How do I get rid of duplicates in a CSV file before importing into a database?

lowks · October 25, 2017, 5:01am

Hi,

Any idea how do I filter a CSV file to get rid of duplicate strings (based on two columns) before I save it into a db ?

The current code that I have looks something like this:

def import_products(account, path) do
    result =
      path
      |> File.stream!()
      |> Stream.drop(1)
      |> decode_product_csv <== decode the headers

When I detect duplicates in the columns from the csv file I want to log the errors and the row and not run any db operations.

cjen07 · October 25, 2017, 5:17am

I think dedup_by may be a solution given a valid data structure.

minhajuddin · October 25, 2017, 5:17am

Use Enum.uniq_by

Enumerates the enumerable, by removing the elements for which function fun
returned duplicate items.

The function fun maps every element to a term. Two elements are considered
duplicates if the return value of fun is equal for both of them.

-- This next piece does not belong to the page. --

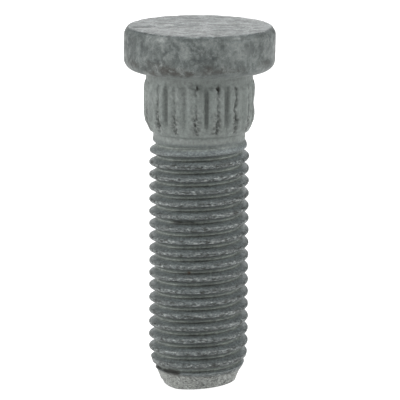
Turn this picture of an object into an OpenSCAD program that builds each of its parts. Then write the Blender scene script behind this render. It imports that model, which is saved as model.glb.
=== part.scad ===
// Wheel stud: a round head, a serrated shoulder that is pressed into a hub, a plain neck,
// a rolled right-hand metric thread and a tapered point with a sheared end.
// The axis is +Z. The stud stands on the flat of its sheared end, which is at z = 0, with the head on top.

/* [Head] */
// Diameter of the head
head_d = 18.2; // [16:0.1:24]
// Thickness of the head
head_h = 5.15; // [3.5:0.05:8]
// Radius of the rounded upper edge of the head
head_top_r = 0.6; // [0.4:0.1:1.6]
// Radius of the rounded lower edge of the head
head_low_r = 1.2; // [0.4:0.1:1.6]

/* [Shank] */
// Length from the seat under the head to the foot
shank_l = 38.4; // [30:0.1:80]
// Diameter of the plain collar under the head
collar_d = 12.76; // [12.2:0.02:13]
// Length of the plain collar, from the seat down
collar_l = 0.95; // [0.6:0.05:2]
// Radius of the fillet between the seat and the collar
seat_fillet_r = 0.35; // [0.3:0.05:0.5]

/* [Serration] */
// Diameter over the serrated lands
land_d = 13.25; // [13.1:0.05:14.5]
// Length of the rounded shoulder that rises from the collar to the lands
shoulder_l = 0.95; // [0.5:0.05:1.5]
// Length of the straight lands that grip the hub
land_l = 3.45; // [2:0.05:12]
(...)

The first occurrence of each element is kept.

## Example

    iex> Enum.uniq_by([{1, :x}, {2, :y}, {1, :z}], fn {x, _} -> x end)
    [{1, :x}, {2, :y}]
    
    iex> Enum.uniq_by([a: {:tea, 2}, b: {:tea, 2}, c: {:coffee, 1}], fn {_, y} -> y end)
    [a: {:tea, 2}, c: {:coffee, 1}]

benwilson512 · October 25, 2017, 2:32pm

How large is the CSV? Enum.uniq_by won’t help you detect duplicates, it’ll just remove them.

If the goal is to have something like “no products should have duplicate names” or similar then the easiest route is to just define a uniq database constraint. Then load all the csv rows in a single transaction, and rollback the transaction if one of the inserts fails.

axelson · October 25, 2017, 2:37pm

I definitely agree with a database focused approach. Although depending on the requirements one potential downside is that I believe that you will only get a warning on the first duplicate encountered. If there are 20 more after that you won’t know until you remove that line from the file. But that is most likely okay since that would indicate other errors in the file.

benwilson512 · October 25, 2017, 2:43pm

Ah yeah that’s a good point.

It all sorta depends a bit on the CSV size, execution time constraints, and so on. If the CSV is too large to hold in memory that will affect the answers a bit.

lowks · October 25, 2017, 2:57pm

So what should the approach be if the CSV file is large. The CSV file will typically contain 1000 over lines

benwilson512 · October 25, 2017, 4:13pm

Ah that’s not too bad at all. Just load it into memory, look for duplicates, error if there are some, and if there aren’t use Repo.insert_all.

If you end up with 10s of thousands to 100s of thousands of rows or more you can look at other options.

ianleeclark · October 26, 2017, 3:20pm

Personally I’d consider this a data integrity problem which would be solved by the database. Importing the CSV into the database would be the extent of the elixir applicaton.

This would be easier and faster to achieve through using something like Postgres’ INSERT INTO ... VALUES (...) ON CONFLICT (...) DO NOTHING as seen in the documentation here: https://www.postgresql.org/docs/10/static/sql-insert.html

As well, MySQL allows INSERT IGNORE as documented: https://dev.mysql.com/doc/refman/5.5/en/insert.html

Following an approach like this, you’d need to define what is duplicated data and figure out any necessary normalization.